Data shown –
━━━━━━━━━━━━━━━━
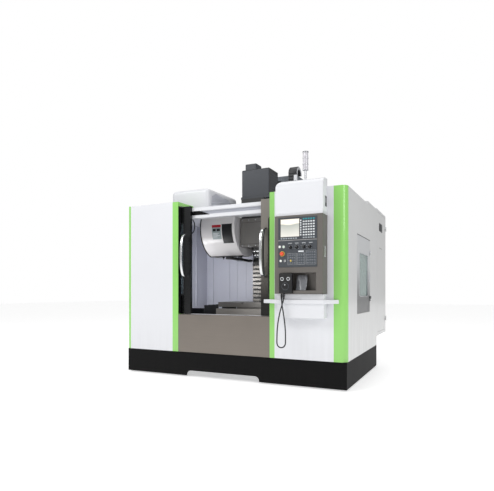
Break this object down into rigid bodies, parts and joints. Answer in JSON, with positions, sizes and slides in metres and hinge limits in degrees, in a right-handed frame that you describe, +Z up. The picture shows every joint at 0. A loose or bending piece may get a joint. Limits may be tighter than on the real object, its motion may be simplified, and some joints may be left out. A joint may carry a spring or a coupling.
{
  "type": "cnc machining center",
  "caption": "Vertical machining centre in a green and white enclosure with sliding doors, moving table and head, drum tool magazine, change arm and operator panel.",
  "frame": {"origin": "on the floor, under the middle of the machine's width and depth", "axes": "+X to the operator's right, +Y from the front to the back, +Z up"},
  "size_m": [2.617, 2.467, 2.6049],
  "materials": {
    "cast_iron_grey": "satin",
    "green_paint": "gloss",
    "white_paint": "satin",
    "black_paint": "satin",
    "slate_paint": "satin",
    "taupe_paint": "satin",
    "lining_paint": "satin",
    "door_metal": "satin",
    "stainless": "brushed",
    "ground_steel": "polished",
    "table_steel": "ground",
    "silver_bar": "satin",
    "pane": "gloss",
    "screen": "gloss",
    "lens": "gloss",
    "key_plastic": "satin",
    "plate_plastic": "satin",
    "black_plastic": "satin",
    "red_plastic": "gloss",
    "white_plastic": "gloss",
    "cord_rubber": "matt",
    "pad_rubber": "matt"
  },
  "bodies": {
    "machine": {"bed_casting": "cast_iron_grey", "column_casting": "slate_paint", "leveling_pads": "pad_rubber", "plinth_skirt": "black_paint", "chip_pan": "stainless", "front_panels": "white_paint", "corner_posts": "green_paint", "side_panels": "white_paint", "front_apron": "stainless", "door_header": "white_paint", "inner_walls": "lining_paint", "roof_panel": "lining_paint", "roof_hood": "white_paint", "panel_canopy": "white_paint", "panel_housing": "taupe_paint", "panel_plates": "plate_plastic", "display_glass": "screen", "panel_keys": "key_plastic", "panel_box": "white_paint", "signal_tower": "silver_bar", "signal_lenses": "lens", "electrical_cabinet": "white_paint", "axis_motors": "black_paint", "magazine_cover": "white_paint", "arm_drive": "cast_iron_grey", "mpg_housing": "black_plastic", "cable_glands": "black_plastic", "mpg_cord": "cord_rubber", "cable_chain": "black_plastic", "z_cover": "stainless"},
    "saddle": {"saddle": "cast_iron_grey", "x_motor": "black_paint", "saddle_guard": "stainless"},
    "table": {"table": "table_steel", "table_covers": "black_paint"},
    "x_screw": {"x_screw": "ground_steel"},
    "y_screw": {"y_screw": "ground_steel"},
    "z_screw": {"z_screw": "ground_steel"},
    "head": {"head_casting": "slate_paint", "head_cover": "taupe_paint", "spindle_motor": "slate_paint"},
    "spindle": {"spindle": "ground_steel"},
    "magazine": {"magazine_disc": "silver_bar"},
    "arm_shaft": {"arm_shaft": "ground_steel"},
    "change_arm": {"change_arm": "black_paint"},
    "left_door": {"left_door": "door_metal", "left_window": "pane", "left_handle": "silver_bar"},
    "right_door": {"right_door": "door_metal", "right_window": "pane", "right_handle": "silver_bar"},
    "side_door": {"side_door": "white_paint", "side_window": "pane"},
    "cabinet_door": {"cabinet_door": "white_paint"},
    "estop_button": {"estop_button": "red_plastic"},
    "mode_knob": {"mode_knob": "black_plastic"},
    "feed_knob": {"feed_knob": "black_plastic"},
    "spindle_knob": {"spindle_knob": "black_plastic"},
    "mpg_wheel": {"mpg_wheel": "black_plastic"},
    "cycle_button": {"cycle_button": "white_plastic"}
  },
  "joints": [
    {"name": "y_axis", "type": "slide", "parent": "machine", "child": "saddle", "axis": [0, 1, 0], "range_m": [-0.24, 0.2]},
    {"name": "x_axis", "type": "slide", "parent": "saddle", "child": "table", "axis": [1, 0, 0], "range_m": [-0.34, 0.34]},
    {"name": "z_axis", "type": "slide", "parent": "machine", "child": "head", "axis": [0, 0, 1], "range_m": [-0.48, 0], "deforming": ["z_cover", "cable_chain"]},
    {"name": "spindle_spin", "type": "hinge", "parent": "head", "child": "spindle", "pos_m": [-0.039, -0.0735, 1.371], "axis": [0, 0, 1], "continuous": true},
    {"name": "x_screw_turn", "type": "hinge", "parent": "saddle", "child": "x_screw", "pos_m": [-0.039, -0.0735, 0.6623], "axis": [1, 0, 0], "continuous": true},
    {"name": "y_screw_turn", "type": "hinge", "parent": "machine", "child": "y_screw", "pos_m": [-0.039, -0.0735, 0.53], "axis": [0, 1, 0], "continuous": true},
    {"name": "z_screw_turn", "type": "hinge", "parent": "machine", "child": "z_screw", "pos_m": [-0.039, 0.4965, 1.5], "axis": [0, 0, 1], "continuous": true},
    {"name": "magazine_spin", "type": "hinge", "parent": "machine", "child": "magazine", "pos_m": [-0.43, -0.0735, 1.64], "axis": [1, 0, 0], "continuous": true},
    {"name": "arm_drop", "type": "slide", "parent": "machine", "child": "arm_shaft", "axis": [0, 0, 1], "range_m": [-0.11, 0]},
    {"name": "arm_turn", "type": "hinge", "parent": "arm_shaft", "child": "change_arm", "pos_m": [-0.314, -0.0735, 1.348], "axis": [0, 0, 1], "range_deg": [0, 270]},
    {"name": "left_door_slide", "type": "slide", "parent": "machine", "child": "left_door", "axis": [1, 0, 0], "range_m": [0, 0.43]},
    {"name": "right_door_slide", "type": "slide", "parent": "machine", "child": "right_door", "axis": [1, 0, 0], "range_m": [-0.43, 0]},
    {"name": "side_door_hinge", "type": "hinge", "parent": "machine", "child": "side_door", "pos_m": [1.309, 0.0895, 1.117], "axis": [0, 0, 1], "range_deg": [0, 110]},
    {"name": "cabinet_door_hinge", "type": "hinge", "parent": "machine", "child": "cabinet_door", "pos_m": [1.309, 1.2045, 1.185], "axis": [0, 0, 1], "range_deg": [0, 110]},
    {"name": "estop_press", "type": "slide", "parent": "machine", "child": "estop_button", "axis": [0, 1, 0], "range_m": [0, 0.006], "stiffness_N_per_m": 800},
    {"name": "cycle_press", "type": "slide", "parent": "machine", "child": "cycle_button", "axis": [0, 1, 0], "range_m": [0, 0.003], "stiffness_N_per_m": 500},
    {"name": "mode_turn", "type": "hinge", "parent": "machine", "child": "mode_knob", "pos_m": [0.796, -1.1985, 1.356], "axis": [0, -1, 0], "range_deg": [-120, 120]},
    {"name": "feed_turn", "type": "hinge", "parent": "machine", "child": "feed_knob", "pos_m": [0.861, -1.1985, 1.356], "axis": [0, -1, 0], "range_deg": [-135, 135]},
    {"name": "spindle_knob_turn", "type": "hinge", "parent": "machine", "child": "spindle_knob", "pos_m": [0.931, -1.1985, 1.356], "axis": [0, -1, 0], "range_deg": [-120, 120]},
    {"name": "mpg_turn", "type": "hinge", "parent": "machine", "child": "mpg_wheel", "pos_m": [0.757, -1.2235, 0.985], "axis": [0, -1, 0], "continuous": true}
  ],
  "couplings": [
    {"joint": "x_screw_turn", "follows": "x_axis", "rad_per_m": 392.7},
    {"joint": "y_screw_turn", "follows": "y_axis", "rad_per_m": 392.7},
    {"joint": "z_screw_turn", "follows": "z_axis", "rad_per_m": 392.7}
  ]
}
━━━━━━━━━━━━━━━━
What the exercise asks –
Restate every line of the data word for word.

Final answer –
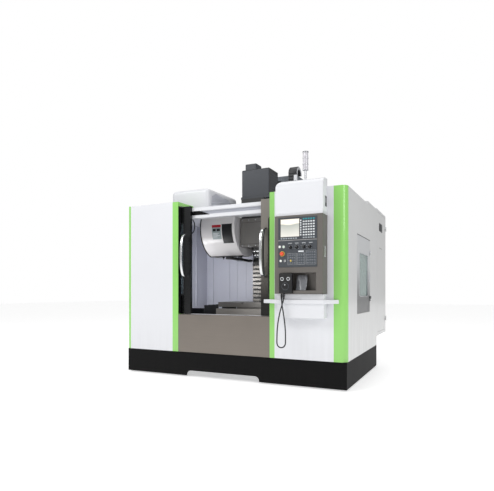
Break this object down into rigid bodies, parts and joints. Answer in JSON, with positions, sizes and slides in metres and hinge limits in degrees, in a right-handed frame that you describe, +Z up. The picture shows every joint at 0. A loose or bending piece may get a joint. Limits may be tighter than on the real object, its motion may be simplified, and some joints may be left out. A joint may carry a spring or a coupling.
{
  "type": "cnc machining center",
  "caption": "Vertical machining centre in a green and white enclosure with sliding doors, moving table and head, drum tool magazine, change arm and operator panel.",
  "frame": {"origin": "on the floor, under the middle of the machine's width and depth", "axes": "+X to the operator's right, +Y from the front to the back, +Z up"},
  "size_m": [2.617, 2.467, 2.6049],
  "materials": {
    "cast_iron_grey": "satin",
    "green_paint": "gloss",
    "white_paint": "satin",
    "black_paint": "satin",
    "slate_paint": "satin",
    "taupe_paint": "satin",
    "lining_paint": "satin",
    "door_metal": "satin",
    "stainless": "brushed",
    "ground_steel": "polished",
    "table_steel": "ground",
    "silver_bar": "satin",
    "pane": "gloss",
    "screen": "gloss",
    "lens": "gloss",
    "key_plastic": "satin",
    "plate_plastic": "satin",
    "black_plastic": "satin",
    "red_plastic": "gloss",
    "white_plastic": "gloss",
    "cord_rubber": "matt",
    "pad_rubber": "matt"
  },
  "bodies": {
    "machine": {"bed_casting": "cast_iron_grey", "column_casting": "slate_paint", "leveling_pads": "pad_rubber", "plinth_skirt": "black_paint", "chip_pan": "stainless", "front_panels": "white_paint", "corner_posts": "green_paint", "side_panels": "white_paint", "front_apron": "stainless", "door_header": "white_paint", "inner_walls": "lining_paint", "roof_panel": "lining_paint", "roof_hood": "white_paint", "panel_canopy": "white_paint", "panel_housing": "taupe_paint", "panel_plates": "plate_plastic", "display_glass": "screen", "panel_keys": "key_plastic", "panel_box": "white_paint", "signal_tower": "silver_bar", "signal_lenses": "lens", "electrical_cabinet": "white_paint", "axis_motors": "black_paint", "magazine_cover": "white_paint", "arm_drive": "cast_iron_grey", "mpg_housing": "black_plastic", "cable_glands": "black_plastic", "mpg_cord": "cord_rubber", "cable_chain": "black_plastic", "z_cover": "stainless"},
    "saddle": {"saddle": "cast_iron_grey", "x_motor": "black_paint", "saddle_guard": "stainless"},
    "table": {"table": "table_steel", "table_covers": "black_paint"},
    "x_screw": {"x_screw": "ground_steel"},
    "y_screw": {"y_screw": "ground_steel"},
    "z_screw": {"z_screw": "ground_steel"},
    "head": {"head_casting": "slate_paint", "head_cover": "taupe_paint", "spindle_motor": "slate_paint"},
    "spindle": {"spindle": "ground_steel"},
    "magazine": {"magazine_disc": "silver_bar"},
    "arm_shaft": {"arm_shaft": "ground_steel"},
    "change_arm": {"change_arm": "black_paint"},
    "left_door": {"left_door": "door_metal", "left_window": "pane", "left_handle": "silver_bar"},
    "right_door": {"right_door": "door_metal", "right_window": "pane", "right_handle": "silver_bar"},
    "side_door": {"side_door": "white_paint", "side_window": "pane"},
    "cabinet_door": {"cabinet_door": "white_paint"},
    "estop_button": {"estop_button": "red_plastic"},
    "mode_knob": {"mode_knob": "black_plastic"},
    "feed_knob": {"feed_knob": "black_plastic"},
    "spindle_knob": {"spindle_knob": "black_plastic"},
    "mpg_wheel": {"mpg_wheel": "black_plastic"},
    "cycle_button": {"cycle_button": "white_plastic"}
  },
  "joints": [
    {"name": "y_axis", "type": "slide", "parent": "machine", "child": "saddle", "axis": [0, 1, 0], "range_m": [-0.24, 0.2]},
    {"name": "x_axis", "type": "slide", "parent": "saddle", "child": "table", "axis": [1, 0, 0], "range_m": [-0.34, 0.34]},
    {"name": "z_axis", "type": "slide", "parent": "machine", "child": "head", "axis": [0, 0, 1], "range_m": [-0.48, 0], "deforming": ["z_cover", "cable_chain"]},
    {"name": "spindle_spin", "type": "hinge", "parent": "head", "child": "spindle", "pos_m": [-0.039, -0.0735, 1.371], "axis": [0, 0, 1], "continuous": true},
    {"name": "x_screw_turn", "type": "hinge", "parent": "saddle", "child": "x_screw", "pos_m": [-0.039, -0.0735, 0.6623], "axis": [1, 0, 0], "continuous": true},
    {"name": "y_screw_turn", "type": "hinge", "parent": "machine", "child": "y_screw", "pos_m": [-0.039, -0.0735, 0.53], "axis": [0, 1, 0], "continuous": true},
    {"name": "z_screw_turn", "type": "hinge", "parent": "machine", "child": "z_screw", "pos_m": [-0.039, 0.4965, 1.5], "axis": [0, 0, 1], "continuous": true},
    {"name": "magazine_spin", "type": "hinge", "parent": "machine", "child": "magazine", "pos_m": [-0.43, -0.0735, 1.64], "axis": [1, 0, 0], "continuous": true},
    {"name": "arm_drop", "type": "slide", "parent": "machine", "child": "arm_shaft", "axis": [0, 0, 1], "range_m": [-0.11, 0]},
    {"name": "arm_turn", "type": "hinge", "parent": "arm_shaft", "child": "change_arm", "pos_m": [-0.314, -0.0735, 1.348], "axis": [0, 0, 1], "range_deg": [0, 270]},
    {"name": "left_door_slide", "type": "slide", "parent": "machine", "child": "left_door", "axis": [1, 0, 0], "range_m": [0, 0.43]},
    {"name": "right_door_slide", "type": "slide", "parent": "machine", "child": "right_door", "axis": [1, 0, 0], "range_m": [-0.43, 0]},
    {"name": "side_door_hinge", "type": "hinge", "parent": "machine", "child": "side_door", "pos_m": [1.309, 0.0895, 1.117], "axis": [0, 0, 1], "range_deg": [0, 110]},
    {"name": "cabinet_door_hinge", "type": "hinge", "parent": "machine", "child": "cabinet_door", "pos_m": [1.309, 1.2045, 1.185], "axis": [0, 0, 1], "range_deg": [0, 110]},
    {"name": "estop_press", "type": "slide", "parent": "machine", "child": "estop_button", "axis": [0, 1, 0], "range_m": [0, 0.006], "stiffness_N_per_m": 800},
    {"name": "cycle_press", "type": "slide", "parent": "machine", "child": "cycle_button", "axis": [0, 1, 0], "range_m": [0, 0.003], "stiffness_N_per_m": 500},
    {"name": "mode_turn", "type": "hinge", "parent": "machine", "child": "mode_knob", "pos_m": [0.796, -1.1985, 1.356], "axis": [0, -1, 0], "range_deg": [-120, 120]},
    {"name": "feed_turn", "type": "hinge", "parent": "machine", "child": "feed_knob", "pos_m": [0.861, -1.1985, 1.356], "axis": [0, -1, 0], "range_deg": [-135, 135]},
    {"name": "spindle_knob_turn", "type": "hinge", "parent": "machine", "child": "spindle_knob", "pos_m": [0.931, -1.1985, 1.356], "axis": [0, -1, 0], "range_deg": [-120, 120]},
    {"name": "mpg_turn", "type": "hinge", "parent": "machine", "child": "mpg_wheel", "pos_m": [0.757, -1.2235, 0.985], "axis": [0, -1, 0], "continuous": true}
  ],
  "couplings": [
    {"joint": "x_screw_turn", "follows": "x_axis", "rad_per_m": 392.7},
    {"joint": "y_screw_turn", "follows": "y_axis", "rad_per_m": 392.7},
    {"joint": "z_screw_turn", "follows": "z_axis", "rad_per_m": 392.7}
  ]
}